RECORDED INFORMATION »
-----

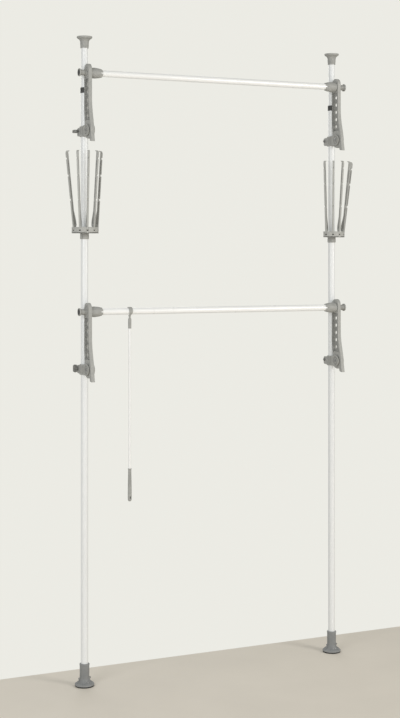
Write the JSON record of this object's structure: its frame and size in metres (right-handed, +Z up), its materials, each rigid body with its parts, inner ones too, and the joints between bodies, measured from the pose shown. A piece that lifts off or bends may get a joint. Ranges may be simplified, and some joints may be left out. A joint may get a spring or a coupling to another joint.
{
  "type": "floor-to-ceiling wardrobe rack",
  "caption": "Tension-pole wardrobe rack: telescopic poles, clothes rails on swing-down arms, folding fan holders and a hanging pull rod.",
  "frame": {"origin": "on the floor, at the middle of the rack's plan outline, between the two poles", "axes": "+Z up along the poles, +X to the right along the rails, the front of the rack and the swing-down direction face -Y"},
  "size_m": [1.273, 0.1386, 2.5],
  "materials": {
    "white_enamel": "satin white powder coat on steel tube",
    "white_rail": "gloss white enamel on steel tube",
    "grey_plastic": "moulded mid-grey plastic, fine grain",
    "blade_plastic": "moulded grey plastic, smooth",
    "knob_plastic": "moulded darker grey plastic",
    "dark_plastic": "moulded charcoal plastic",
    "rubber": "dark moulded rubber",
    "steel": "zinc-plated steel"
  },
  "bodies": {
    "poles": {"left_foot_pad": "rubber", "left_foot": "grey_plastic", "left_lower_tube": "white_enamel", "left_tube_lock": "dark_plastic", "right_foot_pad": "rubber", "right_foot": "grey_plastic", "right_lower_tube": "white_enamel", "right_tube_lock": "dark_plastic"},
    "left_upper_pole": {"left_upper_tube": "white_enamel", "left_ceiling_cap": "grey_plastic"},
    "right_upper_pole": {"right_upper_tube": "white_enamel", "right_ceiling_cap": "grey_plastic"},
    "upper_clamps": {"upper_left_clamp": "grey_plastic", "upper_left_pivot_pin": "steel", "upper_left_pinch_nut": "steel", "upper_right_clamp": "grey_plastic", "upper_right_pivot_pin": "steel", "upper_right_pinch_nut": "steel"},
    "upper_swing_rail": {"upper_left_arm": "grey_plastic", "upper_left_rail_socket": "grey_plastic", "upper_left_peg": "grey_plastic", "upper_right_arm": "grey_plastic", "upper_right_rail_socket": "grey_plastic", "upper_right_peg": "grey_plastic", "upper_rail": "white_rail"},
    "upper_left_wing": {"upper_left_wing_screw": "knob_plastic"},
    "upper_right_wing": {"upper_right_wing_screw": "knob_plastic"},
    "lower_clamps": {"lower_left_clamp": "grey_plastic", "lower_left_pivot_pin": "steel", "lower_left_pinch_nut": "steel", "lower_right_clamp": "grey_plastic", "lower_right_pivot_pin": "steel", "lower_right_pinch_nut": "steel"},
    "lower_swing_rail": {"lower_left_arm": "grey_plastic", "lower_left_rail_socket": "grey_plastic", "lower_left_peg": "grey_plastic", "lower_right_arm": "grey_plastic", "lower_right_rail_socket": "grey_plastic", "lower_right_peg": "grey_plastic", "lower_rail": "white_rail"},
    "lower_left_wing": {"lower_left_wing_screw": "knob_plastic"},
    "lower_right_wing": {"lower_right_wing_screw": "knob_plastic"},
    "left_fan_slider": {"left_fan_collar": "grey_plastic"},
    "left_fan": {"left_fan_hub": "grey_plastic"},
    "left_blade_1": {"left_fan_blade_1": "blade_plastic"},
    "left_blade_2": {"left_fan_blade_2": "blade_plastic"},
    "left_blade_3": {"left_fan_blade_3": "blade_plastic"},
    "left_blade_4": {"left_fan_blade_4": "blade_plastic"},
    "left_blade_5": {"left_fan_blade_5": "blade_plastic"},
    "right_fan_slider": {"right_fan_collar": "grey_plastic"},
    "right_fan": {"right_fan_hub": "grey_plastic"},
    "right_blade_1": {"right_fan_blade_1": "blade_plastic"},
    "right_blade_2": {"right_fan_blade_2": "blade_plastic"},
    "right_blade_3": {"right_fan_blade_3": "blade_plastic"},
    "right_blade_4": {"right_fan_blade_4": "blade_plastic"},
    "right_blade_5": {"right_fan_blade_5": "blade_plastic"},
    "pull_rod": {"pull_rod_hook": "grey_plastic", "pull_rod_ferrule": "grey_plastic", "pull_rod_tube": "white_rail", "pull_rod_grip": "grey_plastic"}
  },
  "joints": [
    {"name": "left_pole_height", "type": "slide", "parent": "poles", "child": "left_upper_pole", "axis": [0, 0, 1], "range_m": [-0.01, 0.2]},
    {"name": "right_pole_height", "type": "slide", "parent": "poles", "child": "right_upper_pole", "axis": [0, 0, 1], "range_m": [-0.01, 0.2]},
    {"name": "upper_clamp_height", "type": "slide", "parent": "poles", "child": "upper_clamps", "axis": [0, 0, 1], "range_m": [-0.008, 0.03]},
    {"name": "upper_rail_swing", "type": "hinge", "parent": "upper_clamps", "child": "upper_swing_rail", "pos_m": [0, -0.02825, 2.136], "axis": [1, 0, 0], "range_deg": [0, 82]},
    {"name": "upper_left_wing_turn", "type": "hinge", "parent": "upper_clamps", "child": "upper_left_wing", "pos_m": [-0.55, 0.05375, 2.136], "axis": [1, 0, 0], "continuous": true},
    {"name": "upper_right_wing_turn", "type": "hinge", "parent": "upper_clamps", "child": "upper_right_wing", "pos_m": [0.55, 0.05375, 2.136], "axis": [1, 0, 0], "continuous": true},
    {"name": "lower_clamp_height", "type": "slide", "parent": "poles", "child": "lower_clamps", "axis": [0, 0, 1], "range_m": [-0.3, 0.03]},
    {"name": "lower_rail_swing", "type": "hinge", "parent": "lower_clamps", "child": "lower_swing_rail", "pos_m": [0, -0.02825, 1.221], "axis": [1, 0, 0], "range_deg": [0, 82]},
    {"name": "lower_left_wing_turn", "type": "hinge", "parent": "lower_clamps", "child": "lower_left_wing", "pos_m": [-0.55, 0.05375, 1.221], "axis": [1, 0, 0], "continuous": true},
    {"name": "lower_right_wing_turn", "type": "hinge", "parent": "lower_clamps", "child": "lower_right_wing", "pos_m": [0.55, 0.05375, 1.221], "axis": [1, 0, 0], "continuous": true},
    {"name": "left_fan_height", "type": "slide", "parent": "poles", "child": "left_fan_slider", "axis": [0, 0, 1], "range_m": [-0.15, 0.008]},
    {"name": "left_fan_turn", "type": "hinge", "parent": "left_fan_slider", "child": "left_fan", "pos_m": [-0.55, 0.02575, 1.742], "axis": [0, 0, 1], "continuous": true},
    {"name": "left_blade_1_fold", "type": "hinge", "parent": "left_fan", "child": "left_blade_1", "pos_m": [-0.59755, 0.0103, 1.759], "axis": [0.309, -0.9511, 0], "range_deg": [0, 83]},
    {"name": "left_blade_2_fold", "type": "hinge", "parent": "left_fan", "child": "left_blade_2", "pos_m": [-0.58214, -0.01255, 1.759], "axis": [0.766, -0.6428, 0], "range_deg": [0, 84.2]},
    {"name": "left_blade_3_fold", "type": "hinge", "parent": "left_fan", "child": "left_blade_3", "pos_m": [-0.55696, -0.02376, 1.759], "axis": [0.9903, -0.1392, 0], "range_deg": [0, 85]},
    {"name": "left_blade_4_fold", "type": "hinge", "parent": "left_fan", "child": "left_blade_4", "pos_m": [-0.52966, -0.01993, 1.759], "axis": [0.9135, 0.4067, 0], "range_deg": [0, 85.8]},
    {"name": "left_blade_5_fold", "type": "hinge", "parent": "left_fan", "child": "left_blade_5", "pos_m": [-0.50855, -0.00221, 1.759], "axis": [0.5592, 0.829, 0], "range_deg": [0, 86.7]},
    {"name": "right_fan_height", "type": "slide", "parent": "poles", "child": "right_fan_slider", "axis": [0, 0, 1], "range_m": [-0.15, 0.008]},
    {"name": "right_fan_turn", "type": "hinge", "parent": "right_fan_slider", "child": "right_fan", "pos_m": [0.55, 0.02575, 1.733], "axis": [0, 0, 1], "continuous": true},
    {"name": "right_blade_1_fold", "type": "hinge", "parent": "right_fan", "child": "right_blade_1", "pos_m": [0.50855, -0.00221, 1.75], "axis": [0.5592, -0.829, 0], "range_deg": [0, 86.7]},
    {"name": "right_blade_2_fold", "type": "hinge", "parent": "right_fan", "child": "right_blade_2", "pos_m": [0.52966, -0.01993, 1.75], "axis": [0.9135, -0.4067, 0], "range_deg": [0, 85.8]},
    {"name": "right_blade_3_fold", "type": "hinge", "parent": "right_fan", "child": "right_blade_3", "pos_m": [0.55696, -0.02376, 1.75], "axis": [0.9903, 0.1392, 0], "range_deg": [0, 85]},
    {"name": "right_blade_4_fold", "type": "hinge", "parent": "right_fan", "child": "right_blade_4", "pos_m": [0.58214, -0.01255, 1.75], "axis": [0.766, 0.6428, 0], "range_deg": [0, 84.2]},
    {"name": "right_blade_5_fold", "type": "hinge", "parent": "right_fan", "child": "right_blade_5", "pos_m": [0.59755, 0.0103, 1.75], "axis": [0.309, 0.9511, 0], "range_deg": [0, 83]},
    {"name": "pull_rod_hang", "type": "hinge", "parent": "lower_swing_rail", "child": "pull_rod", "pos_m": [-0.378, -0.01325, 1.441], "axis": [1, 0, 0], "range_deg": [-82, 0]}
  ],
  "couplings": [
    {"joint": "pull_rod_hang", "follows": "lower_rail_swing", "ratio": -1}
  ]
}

-----

WHAT IS NEEDED »
Scan the data for the word "bodies" and copy every line where it shows up.

ANSWER TO THE PROBLEM »
Write the JSON record of this object's structure: its frame and size in metres (right-handed, +Z up), its materials, each rigid body with its parts, inner ones too, and the joints between bodies, measured from the pose shown. A piece that lifts off or bends may get a joint. Ranges may be simplified, and some joints may be left out. A joint may get a spring or a coupling to another joint.
  "bodies": {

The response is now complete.